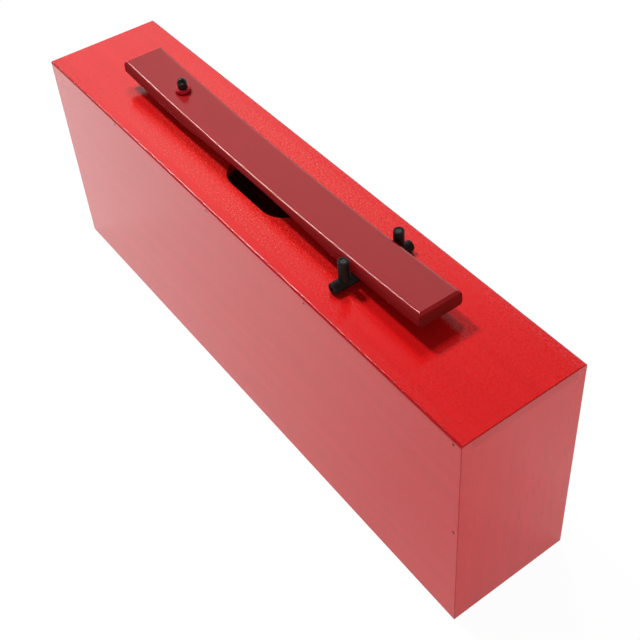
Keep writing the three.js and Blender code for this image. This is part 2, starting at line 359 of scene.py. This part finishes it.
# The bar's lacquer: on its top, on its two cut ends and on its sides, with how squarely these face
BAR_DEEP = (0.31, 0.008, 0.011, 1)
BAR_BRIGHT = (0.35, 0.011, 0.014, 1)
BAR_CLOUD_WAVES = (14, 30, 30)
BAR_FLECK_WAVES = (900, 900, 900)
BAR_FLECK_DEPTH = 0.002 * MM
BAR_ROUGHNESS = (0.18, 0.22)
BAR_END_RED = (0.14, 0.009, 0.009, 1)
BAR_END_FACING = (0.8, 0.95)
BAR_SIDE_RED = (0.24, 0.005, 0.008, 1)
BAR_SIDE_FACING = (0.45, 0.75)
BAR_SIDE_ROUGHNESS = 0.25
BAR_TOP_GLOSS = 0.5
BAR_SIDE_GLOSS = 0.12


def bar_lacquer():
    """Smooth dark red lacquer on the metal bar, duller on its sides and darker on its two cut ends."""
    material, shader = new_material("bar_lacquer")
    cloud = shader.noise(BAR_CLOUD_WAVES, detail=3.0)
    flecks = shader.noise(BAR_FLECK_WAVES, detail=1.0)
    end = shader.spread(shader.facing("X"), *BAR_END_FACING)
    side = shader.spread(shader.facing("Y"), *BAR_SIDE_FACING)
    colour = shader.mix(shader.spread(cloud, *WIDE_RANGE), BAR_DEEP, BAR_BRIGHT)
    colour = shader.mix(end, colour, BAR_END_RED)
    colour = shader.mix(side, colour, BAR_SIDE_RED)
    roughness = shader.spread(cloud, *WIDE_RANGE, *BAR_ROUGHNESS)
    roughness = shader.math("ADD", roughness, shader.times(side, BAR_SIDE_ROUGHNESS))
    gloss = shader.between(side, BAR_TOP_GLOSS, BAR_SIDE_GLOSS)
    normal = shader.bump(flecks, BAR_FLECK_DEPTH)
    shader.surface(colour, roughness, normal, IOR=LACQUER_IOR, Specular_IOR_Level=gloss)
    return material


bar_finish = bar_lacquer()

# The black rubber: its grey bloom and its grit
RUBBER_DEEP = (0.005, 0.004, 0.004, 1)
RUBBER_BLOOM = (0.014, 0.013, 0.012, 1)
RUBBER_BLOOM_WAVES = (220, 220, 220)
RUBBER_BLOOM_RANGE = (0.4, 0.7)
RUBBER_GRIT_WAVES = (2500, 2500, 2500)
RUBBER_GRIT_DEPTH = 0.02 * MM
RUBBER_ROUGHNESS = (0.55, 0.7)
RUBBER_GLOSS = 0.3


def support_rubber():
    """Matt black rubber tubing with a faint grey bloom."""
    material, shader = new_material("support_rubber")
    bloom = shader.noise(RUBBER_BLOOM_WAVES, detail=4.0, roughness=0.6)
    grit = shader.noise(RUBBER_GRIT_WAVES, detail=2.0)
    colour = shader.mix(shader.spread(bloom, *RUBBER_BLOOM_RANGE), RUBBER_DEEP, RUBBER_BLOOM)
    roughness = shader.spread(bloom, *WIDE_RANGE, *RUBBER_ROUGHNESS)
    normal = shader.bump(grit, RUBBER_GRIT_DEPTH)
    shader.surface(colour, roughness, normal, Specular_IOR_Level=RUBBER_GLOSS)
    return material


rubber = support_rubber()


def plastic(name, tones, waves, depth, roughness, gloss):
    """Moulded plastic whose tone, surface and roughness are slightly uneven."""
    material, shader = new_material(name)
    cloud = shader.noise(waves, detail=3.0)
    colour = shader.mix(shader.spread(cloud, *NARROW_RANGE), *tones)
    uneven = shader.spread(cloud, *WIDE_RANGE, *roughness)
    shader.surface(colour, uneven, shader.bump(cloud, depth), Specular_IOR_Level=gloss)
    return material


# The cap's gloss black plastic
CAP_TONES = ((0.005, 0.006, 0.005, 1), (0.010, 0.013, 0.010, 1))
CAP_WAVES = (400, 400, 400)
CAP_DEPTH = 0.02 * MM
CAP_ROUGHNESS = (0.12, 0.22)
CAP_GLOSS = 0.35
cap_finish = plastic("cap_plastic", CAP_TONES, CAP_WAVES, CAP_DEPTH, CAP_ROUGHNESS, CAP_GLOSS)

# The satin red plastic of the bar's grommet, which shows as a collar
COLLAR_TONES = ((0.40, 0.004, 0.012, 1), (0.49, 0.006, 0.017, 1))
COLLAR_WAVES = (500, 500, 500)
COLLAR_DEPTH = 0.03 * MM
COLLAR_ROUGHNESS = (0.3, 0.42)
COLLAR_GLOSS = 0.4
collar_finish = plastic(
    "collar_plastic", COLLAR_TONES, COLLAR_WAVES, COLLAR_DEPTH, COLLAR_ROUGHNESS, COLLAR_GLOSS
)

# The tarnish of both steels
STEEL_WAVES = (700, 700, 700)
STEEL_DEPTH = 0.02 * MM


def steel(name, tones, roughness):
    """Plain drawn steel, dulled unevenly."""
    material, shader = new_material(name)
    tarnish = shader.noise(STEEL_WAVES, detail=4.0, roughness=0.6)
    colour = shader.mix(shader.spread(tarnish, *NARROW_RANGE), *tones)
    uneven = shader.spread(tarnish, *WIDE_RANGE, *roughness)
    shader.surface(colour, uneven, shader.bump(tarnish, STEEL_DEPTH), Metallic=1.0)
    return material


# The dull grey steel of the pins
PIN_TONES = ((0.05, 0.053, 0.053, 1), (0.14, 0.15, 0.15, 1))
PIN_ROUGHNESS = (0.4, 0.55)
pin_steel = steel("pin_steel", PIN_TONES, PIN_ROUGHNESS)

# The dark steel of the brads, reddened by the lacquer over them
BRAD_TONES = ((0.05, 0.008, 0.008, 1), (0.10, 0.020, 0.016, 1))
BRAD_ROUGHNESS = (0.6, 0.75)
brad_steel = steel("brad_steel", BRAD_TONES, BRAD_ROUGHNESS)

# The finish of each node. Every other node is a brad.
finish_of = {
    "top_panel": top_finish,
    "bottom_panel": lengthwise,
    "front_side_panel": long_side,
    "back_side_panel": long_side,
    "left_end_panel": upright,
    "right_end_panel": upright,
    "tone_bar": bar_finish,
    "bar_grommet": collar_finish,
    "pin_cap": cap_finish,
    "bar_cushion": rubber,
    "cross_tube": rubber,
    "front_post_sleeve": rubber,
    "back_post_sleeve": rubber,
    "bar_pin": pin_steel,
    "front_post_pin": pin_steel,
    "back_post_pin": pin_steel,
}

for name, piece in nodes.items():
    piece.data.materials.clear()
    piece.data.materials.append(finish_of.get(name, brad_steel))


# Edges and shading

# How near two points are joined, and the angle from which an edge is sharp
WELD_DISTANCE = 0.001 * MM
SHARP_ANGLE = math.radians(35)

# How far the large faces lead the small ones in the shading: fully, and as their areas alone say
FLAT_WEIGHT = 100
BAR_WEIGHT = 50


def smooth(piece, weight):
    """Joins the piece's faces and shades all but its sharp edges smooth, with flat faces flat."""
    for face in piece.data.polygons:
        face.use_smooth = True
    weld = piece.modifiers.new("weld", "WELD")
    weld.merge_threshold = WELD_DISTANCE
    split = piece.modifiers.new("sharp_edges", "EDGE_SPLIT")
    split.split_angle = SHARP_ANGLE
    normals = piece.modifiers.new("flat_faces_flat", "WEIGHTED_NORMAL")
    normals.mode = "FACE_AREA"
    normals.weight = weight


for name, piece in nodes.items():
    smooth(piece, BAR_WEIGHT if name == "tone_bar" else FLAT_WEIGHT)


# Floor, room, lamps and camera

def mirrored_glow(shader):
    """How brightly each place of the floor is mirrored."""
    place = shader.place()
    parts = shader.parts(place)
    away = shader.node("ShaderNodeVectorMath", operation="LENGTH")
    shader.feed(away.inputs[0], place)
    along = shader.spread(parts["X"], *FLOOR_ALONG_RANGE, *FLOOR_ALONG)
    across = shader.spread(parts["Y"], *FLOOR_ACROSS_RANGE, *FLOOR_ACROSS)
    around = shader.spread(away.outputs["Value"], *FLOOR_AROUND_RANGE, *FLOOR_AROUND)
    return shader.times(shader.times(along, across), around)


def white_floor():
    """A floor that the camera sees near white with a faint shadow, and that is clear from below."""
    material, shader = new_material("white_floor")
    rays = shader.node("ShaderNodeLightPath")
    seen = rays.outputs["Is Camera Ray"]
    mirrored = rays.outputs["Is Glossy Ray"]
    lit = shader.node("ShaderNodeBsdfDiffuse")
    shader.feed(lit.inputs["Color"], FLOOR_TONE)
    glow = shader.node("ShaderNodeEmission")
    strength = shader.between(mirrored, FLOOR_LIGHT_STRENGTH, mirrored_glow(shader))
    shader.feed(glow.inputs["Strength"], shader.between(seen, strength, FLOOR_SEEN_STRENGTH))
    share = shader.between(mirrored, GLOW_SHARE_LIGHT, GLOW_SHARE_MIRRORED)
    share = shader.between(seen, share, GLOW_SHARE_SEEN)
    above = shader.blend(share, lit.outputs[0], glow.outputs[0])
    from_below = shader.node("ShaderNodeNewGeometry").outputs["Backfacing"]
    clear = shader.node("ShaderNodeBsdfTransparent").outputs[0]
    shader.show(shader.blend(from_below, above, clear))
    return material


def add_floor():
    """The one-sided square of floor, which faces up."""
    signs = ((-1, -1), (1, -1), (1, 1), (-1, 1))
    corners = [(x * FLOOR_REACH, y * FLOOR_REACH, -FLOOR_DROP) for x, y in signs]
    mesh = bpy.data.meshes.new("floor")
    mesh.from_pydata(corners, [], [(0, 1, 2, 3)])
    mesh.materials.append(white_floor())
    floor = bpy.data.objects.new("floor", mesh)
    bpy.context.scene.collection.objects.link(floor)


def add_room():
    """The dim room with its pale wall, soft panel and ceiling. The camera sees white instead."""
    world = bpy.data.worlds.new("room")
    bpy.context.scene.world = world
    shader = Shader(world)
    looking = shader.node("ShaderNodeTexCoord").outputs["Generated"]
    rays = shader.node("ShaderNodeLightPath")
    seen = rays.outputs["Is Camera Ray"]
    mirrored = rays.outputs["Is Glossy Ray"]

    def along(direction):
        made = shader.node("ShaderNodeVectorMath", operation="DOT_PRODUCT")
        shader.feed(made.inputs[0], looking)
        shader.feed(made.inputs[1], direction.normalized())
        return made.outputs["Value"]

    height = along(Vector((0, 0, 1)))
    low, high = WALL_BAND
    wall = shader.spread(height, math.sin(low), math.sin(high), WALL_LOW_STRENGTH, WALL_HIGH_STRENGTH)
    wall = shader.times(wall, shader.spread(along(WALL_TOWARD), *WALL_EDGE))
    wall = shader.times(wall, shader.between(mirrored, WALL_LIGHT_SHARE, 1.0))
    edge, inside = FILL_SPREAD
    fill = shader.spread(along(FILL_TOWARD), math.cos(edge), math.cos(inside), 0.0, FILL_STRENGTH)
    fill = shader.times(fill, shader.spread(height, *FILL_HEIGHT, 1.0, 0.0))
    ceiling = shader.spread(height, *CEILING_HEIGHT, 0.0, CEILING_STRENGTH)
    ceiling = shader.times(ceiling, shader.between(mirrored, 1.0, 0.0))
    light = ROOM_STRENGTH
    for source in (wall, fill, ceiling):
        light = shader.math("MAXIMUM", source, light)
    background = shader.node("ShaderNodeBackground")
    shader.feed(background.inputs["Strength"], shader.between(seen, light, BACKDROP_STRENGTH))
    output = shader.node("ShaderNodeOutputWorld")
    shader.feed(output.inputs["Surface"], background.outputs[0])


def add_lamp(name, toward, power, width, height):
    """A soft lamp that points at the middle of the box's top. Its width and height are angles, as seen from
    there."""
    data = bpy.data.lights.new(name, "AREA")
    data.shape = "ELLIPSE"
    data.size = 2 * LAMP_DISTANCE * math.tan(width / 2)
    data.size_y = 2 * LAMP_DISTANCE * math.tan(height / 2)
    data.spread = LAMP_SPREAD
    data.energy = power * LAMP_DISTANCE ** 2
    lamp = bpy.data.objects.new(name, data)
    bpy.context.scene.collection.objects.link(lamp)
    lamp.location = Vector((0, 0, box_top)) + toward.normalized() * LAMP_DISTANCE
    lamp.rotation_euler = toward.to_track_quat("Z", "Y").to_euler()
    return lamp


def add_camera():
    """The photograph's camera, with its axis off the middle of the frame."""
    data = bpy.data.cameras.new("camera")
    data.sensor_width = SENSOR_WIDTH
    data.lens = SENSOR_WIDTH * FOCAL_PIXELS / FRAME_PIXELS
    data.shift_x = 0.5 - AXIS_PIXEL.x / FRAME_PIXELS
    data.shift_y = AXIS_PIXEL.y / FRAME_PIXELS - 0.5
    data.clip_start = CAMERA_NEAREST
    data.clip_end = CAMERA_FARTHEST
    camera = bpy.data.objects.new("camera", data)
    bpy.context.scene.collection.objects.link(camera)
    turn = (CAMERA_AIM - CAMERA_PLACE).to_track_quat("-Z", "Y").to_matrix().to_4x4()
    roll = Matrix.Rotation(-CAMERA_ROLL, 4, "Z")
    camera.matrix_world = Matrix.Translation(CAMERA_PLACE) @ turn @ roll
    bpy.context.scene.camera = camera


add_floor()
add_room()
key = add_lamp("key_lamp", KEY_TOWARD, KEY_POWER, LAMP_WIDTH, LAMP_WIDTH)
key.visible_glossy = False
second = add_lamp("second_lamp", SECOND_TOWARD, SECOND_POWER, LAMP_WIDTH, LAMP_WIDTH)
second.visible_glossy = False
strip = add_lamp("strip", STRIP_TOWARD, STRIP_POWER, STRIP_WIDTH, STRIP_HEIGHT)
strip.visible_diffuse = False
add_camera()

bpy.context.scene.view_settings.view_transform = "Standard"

· · · ·

[Direction]: Word for word, reproduce the listing above from its start up to and including the line that has "BAR_SIDE_GLOSS = 0.12". Give only those lines.

[Exercise response]:
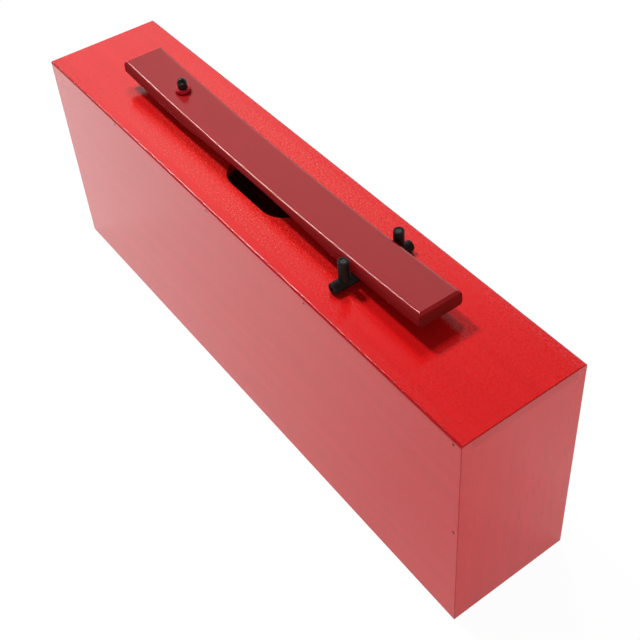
Keep writing the three.js and Blender code for this image. This is part 2, starting at line 359 of scene.py. This part finishes it.
# The bar's lacquer: on its top, on its two cut ends and on its sides, with how squarely these face
BAR_DEEP = (0.31, 0.008, 0.011, 1)
BAR_BRIGHT = (0.35, 0.011, 0.014, 1)
BAR_CLOUD_WAVES = (14, 30, 30)
BAR_FLECK_WAVES = (900, 900, 900)
BAR_FLECK_DEPTH = 0.002 * MM
BAR_ROUGHNESS = (0.18, 0.22)
BAR_END_RED = (0.14, 0.009, 0.009, 1)
BAR_END_FACING = (0.8, 0.95)
BAR_SIDE_RED = (0.24, 0.005, 0.008, 1)
BAR_SIDE_FACING = (0.45, 0.75)
BAR_SIDE_ROUGHNESS = 0.25
BAR_TOP_GLOSS = 0.5
BAR_SIDE_GLOSS = 0.12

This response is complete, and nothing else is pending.